» Problem
Make an exact copy of the lines below.

» Data
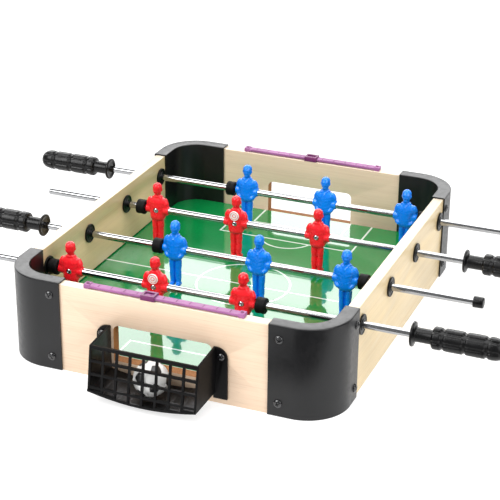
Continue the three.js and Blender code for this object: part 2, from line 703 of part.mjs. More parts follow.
// A closed skin through level oval rings. Each ring is [height, half width, half depth, shift].
function loft(rings, sides) {
  const positions = [];
  const index = [];
  for (const [height, halfWidth, halfDepth, shift] of rings) {
    for (let side = 0; side < sides; side += 1) {
      const angle = (side / sides) * 2 * Math.PI;
      positions.push(halfWidth * Math.cos(angle), shift + halfDepth * Math.sin(angle), height);
    }
  }
  for (let ring = 0; ring + 1 < rings.length; ring += 1) {
    for (let side = 0; side < sides; side += 1) {
      const next = (side + 1) % sides;
      const low = ring * sides;
      const high = low + sides;
      index.push(low + side, low + next, high + next, low + side, high + next, high + side);
    }
  }
  const last = (rings.length - 1) * sides;
  for (let side = 1; side + 1 < sides; side += 1) {
    index.push(0, side + 1, side);
    index.push(last, last + side, last + side + 1);
  }
  const geometry = new THREE.BufferGeometry();
  geometry.setAttribute('position', new THREE.Float32BufferAttribute(positions, 3));
  geometry.setIndex(index);
  return geometry;
}

// A player with folded arms round the rod: heights run from the foot to the top of the head.
function player() {
  const body = loft([
    [-PLAYER_FOOT, 4.6, 5.6, 0.8],
    [-PLAYER_FOOT + 3, 5, 6, 0.8],
    [-PLAYER_FOOT + 5.5, 4.6, 4, 0],
    [-20, 5.6, 3.8, 0],
    [-8, 7.6, 4.8, 0],
    [-3.5, PLAYER_HALF_WIDTH - 1, 6.2, 0],
    [3.5, PLAYER_HALF_WIDTH, 6.4, 0],
    [9.5, 9.8, 5.6, 0],
    [12.3, 6.4, 4.2, 0],
    [13.4, 3.7, 3.5, 0],
    [15.5, 4.2, 4.4, 0.3],
    [19.5, 4.6, 4.8, 0.3],
    [23, 3.8, 3.9, 0.2],
    [PLAYER_TOP, 1.6, 1.7, 0],
  ], PLAYER_SIDES);
  const boreEnd = PLAYER_HALF_WIDTH + CUT_OVERRUN;
  return cut(body, [cylinderAlongX(BORE_RADIUS, -boreEnd, boreEnd)]);
}

function sideName(turned, side) {
  if (side === 0) {
    return 'middle';
  }
  return (side > 0) === turned ? 'left' : 'right';
}

function addBushes(table, rod, y) {
  const x = HALF_WIDTH - PANEL_THICKNESS / 2;
  addPiece(table, `bush_${rod.name}_left`, bush(), MATERIALS.black, [-x, y, ROD_HEIGHT]);
  addPiece(table, `bush_${rod.name}_right`, bush(), MATERIALS.black, [x, y, ROD_HEIGHT]);
}

function addRod(table, rod, y) {
  const capPlace = -CAP_START - CAP_LENGTH;
  const handleStart = HALF_WIDTH + rod.stickout;
  const line = new THREE.Group();
  line.position.set(rod.slid * ROD_TRAVEL, y, ROD_HEIGHT);
  line.rotation.z = rod.turned ? Math.PI : 0;
  table.add(line);
  addPiece(line, `rod_${rod.name}`, rodBar(rod.capped, handleStart), MATERIALS.chrome);
  addPiece(line, `handle_${rod.name}`, handle(), MATERIALS.black, [handleStart, 0, 0]);
  if (rod.capped) {
    addPiece(line, `end_cap_${rod.name}`, endCap(), MATERIALS.black, [capPlace, 0, 0]);
  }
  for (const side of [-1, 0, 1]) {
    const name = `player_${rod.name}_${sideName(rod.turned, side)}`;
    addPiece(line, name, player(), MATERIALS[rod.colour], [side * PLAYER_SPACING, 0, 0]);
  }
  for (const side of rod.bumpers) {
    const name = `bumper_${rod.name}_${sideName(rod.turned, side)}`;
    addPiece(line, name, bumper(), MATERIALS.rubber, [side * BUMPER_PLACE, 0, 0]);
  }
}

// ---- Whole table ----

function foosballTable() {
  const table = new THREE.Group();
  addBox(table);
  addCage(table);
  addBall(table);
  addScoring(table);
  rodPlaces().forEach((y, index) => {
    addBushes(table, RODS[index], y);
    addRod(table, RODS[index], y);
  });
  // The basket reaches further out than the back posts, so the box stands a little behind the
  // middle of the overall length.
  table.position.y = (CAGE_EXTENT - BOX_EXTENT) / 2;
  return table;
}

export default foosballTable();
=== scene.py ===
"""Table-top foosball game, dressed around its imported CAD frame.

The frame is loaded first and stays as it is. Each class below builds one sub-assembly of the
table from its own sizes, gives it a finish and rides it on the CAD body it belongs to. All the
lengths are metres, written as millimetres times MM, and every place comes from the frame.
"""

import logging
import math
from dataclasses import dataclass
from enum import Enum
from typing import Any, Callable, Iterable, Sequence

import bmesh
import bpy
import numpy as np
from mathutils import Matrix, Vector


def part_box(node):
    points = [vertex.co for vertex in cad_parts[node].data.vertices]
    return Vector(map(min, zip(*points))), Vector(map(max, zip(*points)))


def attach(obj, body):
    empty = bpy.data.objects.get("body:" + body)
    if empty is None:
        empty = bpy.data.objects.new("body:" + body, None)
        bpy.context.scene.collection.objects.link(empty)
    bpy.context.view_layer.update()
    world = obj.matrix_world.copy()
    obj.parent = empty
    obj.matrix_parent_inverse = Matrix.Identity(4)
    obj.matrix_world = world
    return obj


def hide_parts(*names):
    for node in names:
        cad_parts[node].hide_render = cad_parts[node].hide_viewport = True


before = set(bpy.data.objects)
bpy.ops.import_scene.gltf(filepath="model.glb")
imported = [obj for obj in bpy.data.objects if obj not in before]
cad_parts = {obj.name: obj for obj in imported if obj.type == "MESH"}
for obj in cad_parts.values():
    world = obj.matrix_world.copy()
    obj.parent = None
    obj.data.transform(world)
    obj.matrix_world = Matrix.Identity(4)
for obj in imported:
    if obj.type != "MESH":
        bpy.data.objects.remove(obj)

LOG = logging.getLogger("foosball_table")
MM = 0.001
TURN = 2 * math.pi
Colour = tuple[float, float, float]
Point2 = tuple[float, float]
ROD_NUMBERS = (1, 2, 3, 4)
# The materials made so far, by name. A name is never one of the record's slots.
MIXED: dict[str, bpy.types.Material] = {}


class Side(Enum):
    """Which long side of the table a piece is on, and its sign along X."""

    LEFT = -1
    RIGHT = 1

    @property
    def word(self) -> str:
        """The word that names use for this side."""
        return self.name.lower()


class End(Enum):
    """Which goal end of the table a piece is on, and its sign along Y."""

    FRONT = -1
    BACK = 1

    @property
    def word(self) -> str:
        """The word that names use for this end."""
        return self.name.lower()


class Grain(Enum):
    """The way that the wood grain runs, as stretch factors for its pattern along X, Y and Z."""

    ALONG_X = (0.012, 1.0, 1.0)
    ALONG_Y = (1.0, 0.012, 1.0)


class Team(Enum):
    """The two teams, with the way their players face along Y."""

    RED = 1
    BLUE = -1

    @property
    def word(self) -> str:
        """The word that names and slots use for this team."""
        return self.name.lower()


TEAM_OF_ROD = {1: Team.RED, 2: Team.BLUE, 3: Team.RED, 4: Team.BLUE}


def shade(red: float, green: float, blue: float) -> Colour:
    """Turns display values from 0 to 255 into the linear colour that shaders take.

    Args:
        red: Display value of red.
        green: Display value of green.
        blue: Display value of blue.

    Returns:
        The linear colour.
    """
    return tuple(
        v / 12.92 if v <= 0.04045 else ((v + 0.055) / 1.055) ** 2.4
        for v in (red / 255, green / 255, blue / 255)
    )


def opaque(colour: Colour) -> tuple[float, float, float, float]:
    """Gives a colour its fourth, solid, channel."""
    return (*colour, 1.0)


def scaled(colour: Colour, factor: float) -> Colour:
    """Makes a colour lighter or darker by a factor."""
    return tuple(min(1.0, v * factor) for v in colour)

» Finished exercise
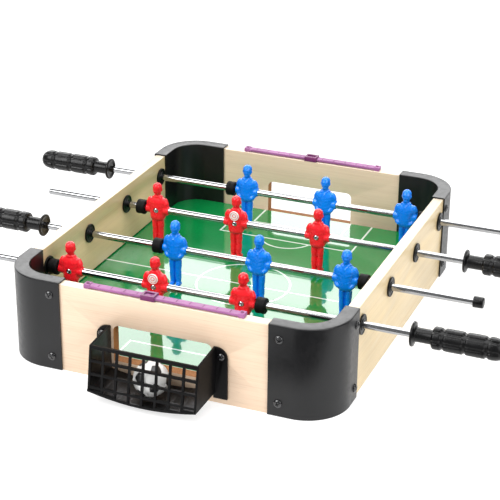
Continue the three.js and Blender code for this object: part 2, from line 703 of part.mjs. More parts follow.
// A closed skin through level oval rings. Each ring is [height, half width, half depth, shift].
function loft(rings, sides) {
  const positions = [];
  const index = [];
  for (const [height, halfWidth, halfDepth, shift] of rings) {
    for (let side = 0; side < sides; side += 1) {
      const angle = (side / sides) * 2 * Math.PI;
      positions.push(halfWidth * Math.cos(angle), shift + halfDepth * Math.sin(angle), height);
    }
  }
  for (let ring = 0; ring + 1 < rings.length; ring += 1) {
    for (let side = 0; side < sides; side += 1) {
      const next = (side + 1) % sides;
      const low = ring * sides;
      const high = low + sides;
      index.push(low + side, low + next, high + next, low + side, high + next, high + side);
    }
  }
  const last = (rings.length - 1) * sides;
  for (let side = 1; side + 1 < sides; side += 1) {
    index.push(0, side + 1, side);
    index.push(last, last + side, last + side + 1);
  }
  const geometry = new THREE.BufferGeometry();
  geometry.setAttribute('position', new THREE.Float32BufferAttribute(positions, 3));
  geometry.setIndex(index);
  return geometry;
}

// A player with folded arms round the rod: heights run from the foot to the top of the head.
function player() {
  const body = loft([
    [-PLAYER_FOOT, 4.6, 5.6, 0.8],
    [-PLAYER_FOOT + 3, 5, 6, 0.8],
    [-PLAYER_FOOT + 5.5, 4.6, 4, 0],
    [-20, 5.6, 3.8, 0],
    [-8, 7.6, 4.8, 0],
    [-3.5, PLAYER_HALF_WIDTH - 1, 6.2, 0],
    [3.5, PLAYER_HALF_WIDTH, 6.4, 0],
    [9.5, 9.8, 5.6, 0],
    [12.3, 6.4, 4.2, 0],
    [13.4, 3.7, 3.5, 0],
    [15.5, 4.2, 4.4, 0.3],
    [19.5, 4.6, 4.8, 0.3],
    [23, 3.8, 3.9, 0.2],
    [PLAYER_TOP, 1.6, 1.7, 0],
  ], PLAYER_SIDES);
  const boreEnd = PLAYER_HALF_WIDTH + CUT_OVERRUN;
  return cut(body, [cylinderAlongX(BORE_RADIUS, -boreEnd, boreEnd)]);
}

function sideName(turned, side) {
  if (side === 0) {
    return 'middle';
  }
  return (side > 0) === turned ? 'left' : 'right';
}

function addBushes(table, rod, y) {
  const x = HALF_WIDTH - PANEL_THICKNESS / 2;
  addPiece(table, `bush_${rod.name}_left`, bush(), MATERIALS.black, [-x, y, ROD_HEIGHT]);
  addPiece(table, `bush_${rod.name}_right`, bush(), MATERIALS.black, [x, y, ROD_HEIGHT]);
}

function addRod(table, rod, y) {
  const capPlace = -CAP_START - CAP_LENGTH;
  const handleStart = HALF_WIDTH + rod.stickout;
  const line = new THREE.Group();
  line.position.set(rod.slid * ROD_TRAVEL, y, ROD_HEIGHT);
  line.rotation.z = rod.turned ? Math.PI : 0;
  table.add(line);
  addPiece(line, `rod_${rod.name}`, rodBar(rod.capped, handleStart), MATERIALS.chrome);
  addPiece(line, `handle_${rod.name}`, handle(), MATERIALS.black, [handleStart, 0, 0]);
  if (rod.capped) {
    addPiece(line, `end_cap_${rod.name}`, endCap(), MATERIALS.black, [capPlace, 0, 0]);
  }
  for (const side of [-1, 0, 1]) {
    const name = `player_${rod.name}_${sideName(rod.turned, side)}`;
    addPiece(line, name, player(), MATERIALS[rod.colour], [side * PLAYER_SPACING, 0, 0]);
  }
  for (const side of rod.bumpers) {
    const name = `bumper_${rod.name}_${sideName(rod.turned, side)}`;
    addPiece(line, name, bumper(), MATERIALS.rubber, [side * BUMPER_PLACE, 0, 0]);
  }
}

// ---- Whole table ----

function foosballTable() {
  const table = new THREE.Group();
  addBox(table);
  addCage(table);
  addBall(table);
  addScoring(table);
  rodPlaces().forEach((y, index) => {
    addBushes(table, RODS[index], y);
    addRod(table, RODS[index], y);
  });
  // The basket reaches further out than the back posts, so the box stands a little behind the
  // middle of the overall length.
  table.position.y = (CAGE_EXTENT - BOX_EXTENT) / 2;
  return table;
}

export default foosballTable();
=== scene.py ===
"""Table-top foosball game, dressed around its imported CAD frame.

The frame is loaded first and stays as it is. Each class below builds one sub-assembly of the
table from its own sizes, gives it a finish and rides it on the CAD body it belongs to. All the
lengths are metres, written as millimetres times MM, and every place comes from the frame.
"""

import logging
import math
from dataclasses import dataclass
from enum import Enum
from typing import Any, Callable, Iterable, Sequence

import bmesh
import bpy
import numpy as np
from mathutils import Matrix, Vector


def part_box(node):
    points = [vertex.co for vertex in cad_parts[node].data.vertices]
    return Vector(map(min, zip(*points))), Vector(map(max, zip(*points)))


def attach(obj, body):
    empty = bpy.data.objects.get("body:" + body)
    if empty is None:
        empty = bpy.data.objects.new("body:" + body, None)
        bpy.context.scene.collection.objects.link(empty)
    bpy.context.view_layer.update()
    world = obj.matrix_world.copy()
    obj.parent = empty
    obj.matrix_parent_inverse = Matrix.Identity(4)
    obj.matrix_world = world
    return obj


def hide_parts(*names):
    for node in names:
        cad_parts[node].hide_render = cad_parts[node].hide_viewport = True


before = set(bpy.data.objects)
bpy.ops.import_scene.gltf(filepath="model.glb")
imported = [obj for obj in bpy.data.objects if obj not in before]
cad_parts = {obj.name: obj for obj in imported if obj.type == "MESH"}
for obj in cad_parts.values():
    world = obj.matrix_world.copy()
    obj.parent = None
    obj.data.transform(world)
    obj.matrix_world = Matrix.Identity(4)
for obj in imported:
    if obj.type != "MESH":
        bpy.data.objects.remove(obj)

LOG = logging.getLogger("foosball_table")
MM = 0.001
TURN = 2 * math.pi
Colour = tuple[float, float, float]
Point2 = tuple[float, float]
ROD_NUMBERS = (1, 2, 3, 4)
# The materials made so far, by name. A name is never one of the record's slots.
MIXED: dict[str, bpy.types.Material] = {}


class Side(Enum):
    """Which long side of the table a piece is on, and its sign along X."""

    LEFT = -1
    RIGHT = 1

    @property
    def word(self) -> str:
        """The word that names use for this side."""
        return self.name.lower()


class End(Enum):
    """Which goal end of the table a piece is on, and its sign along Y."""

    FRONT = -1
    BACK = 1

    @property
    def word(self) -> str:
        """The word that names use for this end."""
        return self.name.lower()


class Grain(Enum):
    """The way that the wood grain runs, as stretch factors for its pattern along X, Y and Z."""

    ALONG_X = (0.012, 1.0, 1.0)
    ALONG_Y = (1.0, 0.012, 1.0)


class Team(Enum):
    """The two teams, with the way their players face along Y."""

    RED = 1
    BLUE = -1

    @property
    def word(self) -> str:
        """The word that names and slots use for this team."""
        return self.name.lower()


TEAM_OF_ROD = {1: Team.RED, 2: Team.BLUE, 3: Team.RED, 4: Team.BLUE}


def shade(red: float, green: float, blue: float) -> Colour:
    """Turns display values from 0 to 255 into the linear colour that shaders take.

    Args:
        red: Display value of red.
        green: Display value of green.
        blue: Display value of blue.

    Returns:
        The linear colour.
    """
    return tuple(
        v / 12.92 if v <= 0.04045 else ((v + 0.055) / 1.055) ** 2.4
        for v in (red / 255, green / 255, blue / 255)
    )


def opaque(colour: Colour) -> tuple[float, float, float, float]:
    """Gives a colour its fourth, solid, channel."""
    return (*colour, 1.0)


def scaled(colour: Colour, factor: float) -> Colour:
    """Makes a colour lighter or darker by a factor."""
    return tuple(min(1.0, v * factor) for v in colour)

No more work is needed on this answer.